** Start Source material **
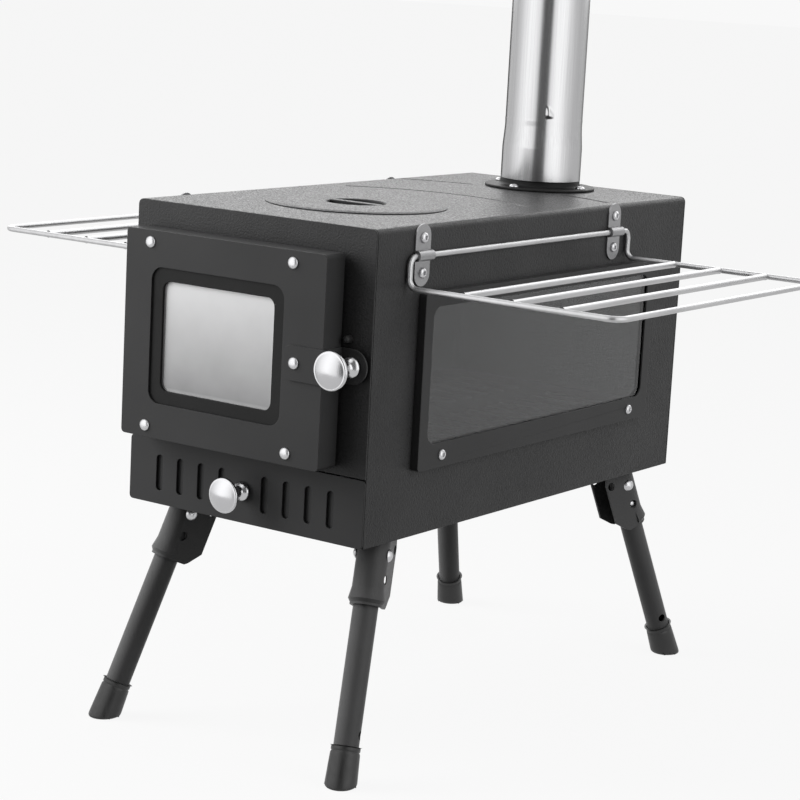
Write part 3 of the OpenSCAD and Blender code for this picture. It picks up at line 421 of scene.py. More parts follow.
FLUE_STEEL = streaked_steel("rolled_flue_steel", (0.40, 0.40, 0.405), (0.45, 0.45, 0.455),
                            0.15, 0.21, (1, 1, 120), 0.06)
WIRE_STEEL = streaked_steel("bright_wire", (0.40, 0.40, 0.405), (0.47, 0.47, 0.475),
                            0.34, 0.42, (1, 8, 1), 0.03, 6)
CLIP_STEEL = streaked_steel("tumbled_clip_steel", (0.24, 0.24, 0.245), (0.33, 0.33, 0.335),
                            0.34, 0.46, (1, 1, 1), 0.25)
SCREW_STEEL = streaked_steel("bright_zinc", (0.46, 0.46, 0.47), (0.54, 0.54, 0.55),
                             0.26, 0.34, (1, 1, 1), 0.05)
print("steels:", [steel.name for steel in (FLUE_STEEL, WIRE_STEEL, CLIP_STEEL, SCREW_STEEL)])

# %% [markdown]
# A turned knob keeps the lathe's fine rings even after polishing. The distance from the axis was
# stored on every turned piece, and a sine of that distance gives the rings.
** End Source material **
Instructions for the task >> Extract all of the data exactly as written.

Reply >>
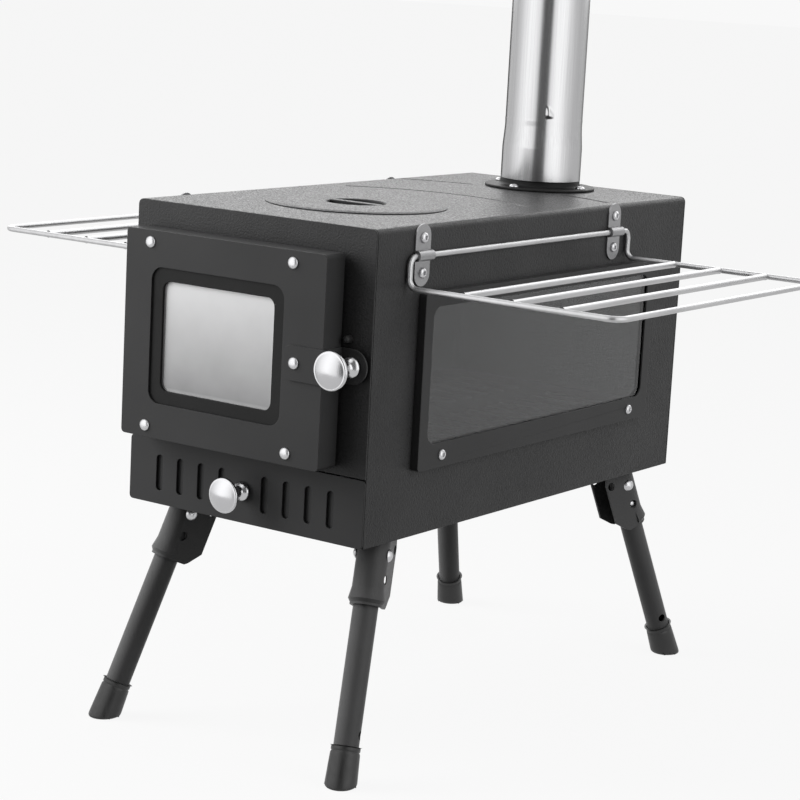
Write part 3 of the OpenSCAD and Blender code for this picture. It picks up at line 421 of scene.py. More parts follow.
FLUE_STEEL = streaked_steel("rolled_flue_steel", (0.40, 0.40, 0.405), (0.45, 0.45, 0.455),
                            0.15, 0.21, (1, 1, 120), 0.06)
WIRE_STEEL = streaked_steel("bright_wire", (0.40, 0.40, 0.405), (0.47, 0.47, 0.475),
                            0.34, 0.42, (1, 8, 1), 0.03, 6)
CLIP_STEEL = streaked_steel("tumbled_clip_steel", (0.24, 0.24, 0.245), (0.33, 0.33, 0.335),
                            0.34, 0.46, (1, 1, 1), 0.25)
SCREW_STEEL = streaked_steel("bright_zinc", (0.46, 0.46, 0.47), (0.54, 0.54, 0.55),
                             0.26, 0.34, (1, 1, 1), 0.05)
print("steels:", [steel.name for steel in (FLUE_STEEL, WIRE_STEEL, CLIP_STEEL, SCREW_STEEL)])

# %% [markdown]
# A turned knob keeps the lathe's fine rings even after polishing. The distance from the axis was
# stored on every turned piece, and a sine of that distance gives the rings.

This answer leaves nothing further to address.